İsviçre formasıyla 62 maça çıkıp 34 gol atan Kubilay Türkyılmaz, Alexander Frei’dan sonra ülke tarihinin en golcü ikinci oyuncusu durumunda. Bir zamanlar Galatasaray formasını terleten Eren Derdiyok da İsviçre adına 60 maçta 10 gol atmıştı. Bir kez U21’de Türkiye için oynayan Gökhan İnler, sonradan nihai kararını verecek ve doğduğu ülkenin formasını 89 defa terleterek İsviçre için en çok oynayan Türk kökenli futbolcu olacaktı. Bugün millî takımın hocası olan Murat Yakın 44, kardeşi Hakan ise 87 defa İsviçre için görev yaptı.
6 çocuğunu geride bırakıp İstanbul’dan İsviçre’ye giden Emine Hanım’ın oğullarıydı Murat’la Hakan. Kocası Leman Gölü’nde boğulan sağlık memuru, gurbette yaşam mücadelesine devam ediyordu. Basel’de kaynakçılık yapan Mustafa Yakın’la evlenen Emine Hanım, 1974’te Murat, 1977’de de Hakan’ı doğuracaktı. Babalarının evi terketmesinden sonra annelerinin desteğiyle futbola tutunan Yakın kardeşler, müthiş bir kariyere sahip oldular. Murat teknik direktör olduktan sonra harikalar yaratırken, kardeşi Hakan geçen yıl İstanbulspor’u çalıştırdı.
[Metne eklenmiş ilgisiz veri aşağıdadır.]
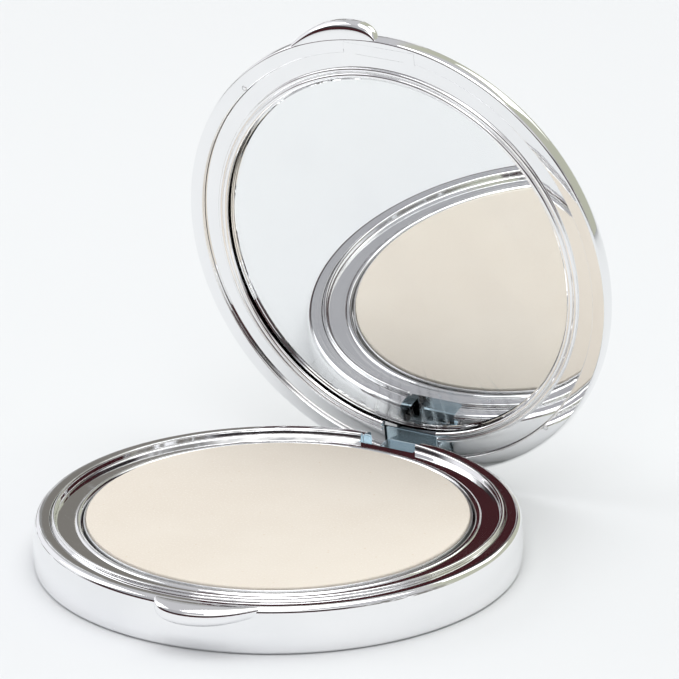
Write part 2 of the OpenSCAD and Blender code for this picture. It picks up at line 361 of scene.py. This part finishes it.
def thumb_tab(name, side, face_z, down, thick):
    """A teardrop tab on the case's edge, its blunt head near -Y and its tail towards side.
    Its reach rises as a quarter superellipse from the head and falls as a power of a raised
    cosine, and its thickness shrinks with a power of the reach.
    Its section is a quarter superellipse of power 3 from the rim's face out to full reach,
    then a quarter ellipse that tucks under, and a flat underside back into the wall."""
    head, peak, tail = 0.9, 10.5, 30.5
    root_r, reach = 36.0, 3.23
    t = np.concatenate([1 - np.cos(np.linspace(0, math.pi / 2, 60)), np.linspace(1, 2, 80)[1:]])
    angle = np.where(t < 1, head + (peak - head) * t, peak + (tail - peak) * (t - 1))
    blunt, taper = 2.4, 0.6
    rise = np.clip(1 - (1 - np.clip(t, 0, 1)) ** blunt, 0, 1) ** (1 / blunt)
    fall = np.clip((1 + np.cos(math.pi * np.clip(t - 1, 0, 1))) / 2, 0, 1) ** taper
    swell = np.clip(rise * fall, 0.01, 1)[:, None]
    widest, tuck, thin = 0.58, 0.3, 0.15
    u = np.sin(np.linspace(0, math.pi / 2, 48))
    under = np.linspace(0, math.pi / 2, 24)[1:]
    out = np.concatenate([u, 1 - tuck * (1 - np.cos(under)), [0.5, 0.2]])
    away = np.concatenate([widest * (1 - (1 - u ** 3) ** (1 / 3)),
                           widest + (1 - widest) * np.sin(under), [1, 1]])
    r = root_r + reach * swell * out
    z = face_z - down * thick * (thin + (1 - thin) * swell ** 0.8) * away
    theta = np.radians(-90 + side * angle)[:, None]
    grid = np.stack([r * np.cos(theta), r * np.sin(theta), z], axis=-1)
    inner_r = root_r - 0.9
    inner = grid[:, [-1, 0]].copy()
    inner[..., :2] *= (inner_r / np.linalg.norm(inner[..., :2], axis=-1))[..., None]
    return skin(name, np.concatenate([grid, inner], axis=1))


def base_profile():
    """Out along the floor, round the foot, up the belly, over the rim and down inside."""
    foot_z, top_z = FOOT_ROUND, BASE_H - RIM_ROUND
    wall_z = np.linspace(foot_z, top_z, 21)
    wall_r = CASE_R - BELLY_R + np.sqrt(BELLY_R ** 2 - (wall_z - BELLY_Z) ** 2)
    wall = np.column_stack([wall_r, wall_z])
    foot = arc(wall[0, 0] - FOOT_ROUND, FOOT_ROUND, FOOT_ROUND, -90, -6, 12)
    rim = arc(wall[-1, 0] - RIM_ROUND, top_z, RIM_ROUND, 7, 90, 18)
    lip = arc(RIM_IN + 0.1, BASE_H - 0.1, 0.1, 90, 180, 5)
    return outline((0, LABEL_T), (LABEL_R, LABEL_T), (LABEL_R + 0.1, 0.0), foot, wall, rim, lip,
                   (RIM_IN, LEDGE_Z), (WALL_IN, LEDGE_Z), (WALL_IN, FLOOR_Z), (0, FLOOR_Z))


def noise(tree, where, scale, detail=2.0, stretch=(1, 1, 1)):
    """The grey value of a noise on the given coordinates, stretched along the axes."""
    nodes, links = tree.nodes, tree.links
    mapping = nodes.new("ShaderNodeMapping")
    mapping.inputs["Scale"].default_value = stretch
    links.new(where, mapping.inputs["Vector"])
    texture = nodes.new("ShaderNodeTexNoise")
    texture.inputs["Scale"].default_value = scale
    texture.inputs["Detail"].default_value = detail
    links.new(mapping.outputs[0], texture.inputs["Vector"])
    return texture.outputs["Fac"]


def group_with(name, inputs, outputs):
    """An empty node group with the named inputs and outputs, as (group, in, out)."""
    group = bpy.data.node_groups.new(name, "ShaderNodeTree")
    for socket, kind, value in inputs:
        made = group.interface.new_socket(socket, in_out="INPUT", socket_type=kind)
        if value is not None:
            made.default_value = value
    for socket, kind in outputs:
        group.interface.new_socket(socket, in_out="OUTPUT", socket_type=kind)
    return group, group.nodes.new("NodeGroupInput"), group.nodes.new("NodeGroupOutput")


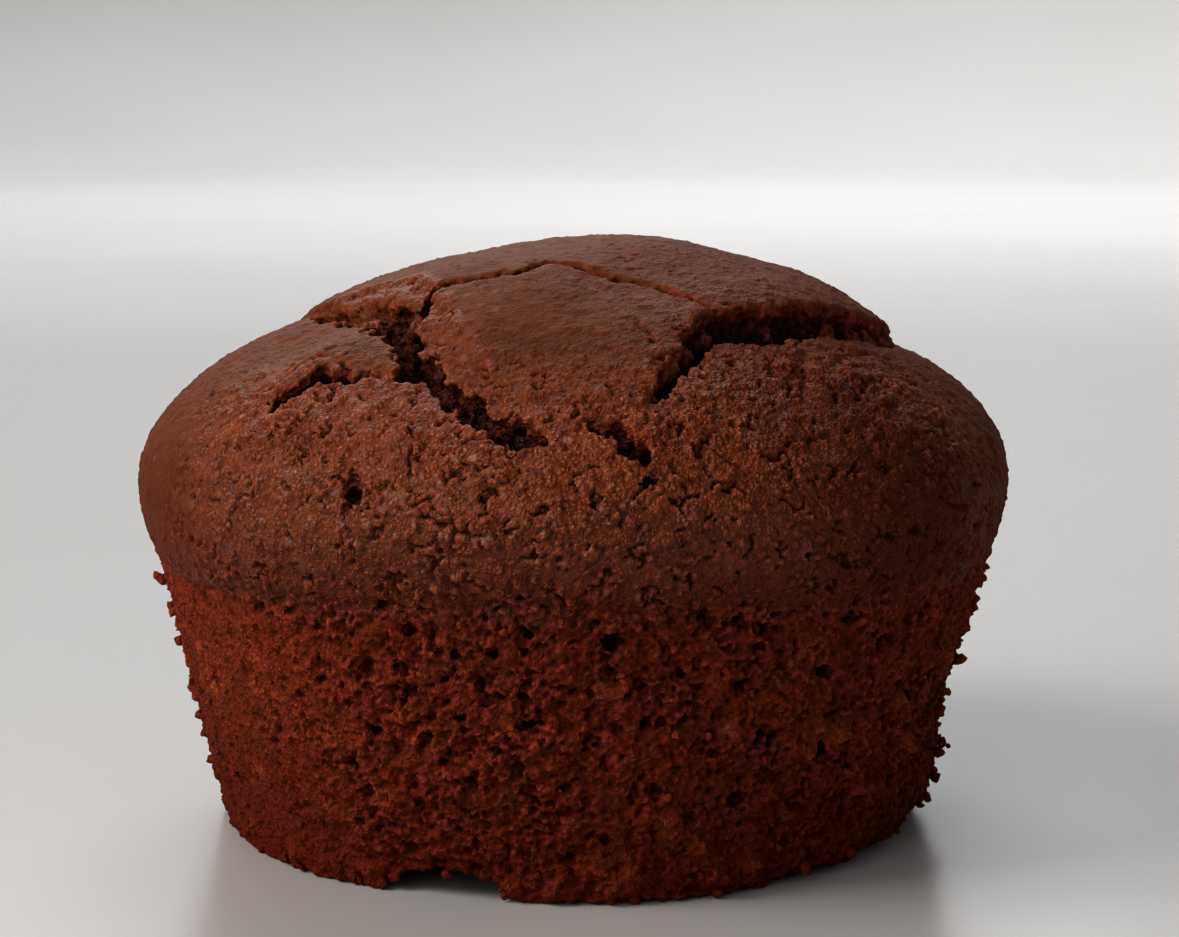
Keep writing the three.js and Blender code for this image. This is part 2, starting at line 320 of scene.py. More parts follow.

İsveç formasıyla 49 maça çıkıp 3 gol atan Jimmy Durmaz, kariyerine Türkiye’de devam ediyor. Bir ara Galatasaray kadrosunda da yer alan orta saha oyuncusunu son olarak Gençlerbirliği formasıyla izlemiştik. Yine onun gibi Süryani olan Kennedy Bakırcıoğlu 14 millî karşılaşmada oynadı. 2013-2016 arasında 21 defa İsveç için ter döken Erkan Zengin, Türkiye’yi alt yaş kategorilerinde temsil etmişti.
Euro 2016 elemelerinde 12 Ekim 2014’te yapılan İsveç-Lihtenştayn mücadelesinde perdeyi Erkan Zengin açmış, Jimmy Durmaz skoru ilan etmişti. Belki o günün unutulmazı, golleri yiyen kalecinin adının Cengiz Biçer olmasıydı. Türk asıllı file bekçisi İsviçre’de doğmuş, Lihtenştayn’da futbola başlamıştı. Samsunspor, Mersin İdmanyurdu, Göztepe, Yomraspor, Kastamonuspor ve Gümüşhanespor kadrolarında da yer alan 37 yaşındaki eldiven kariyerine devam ediyor.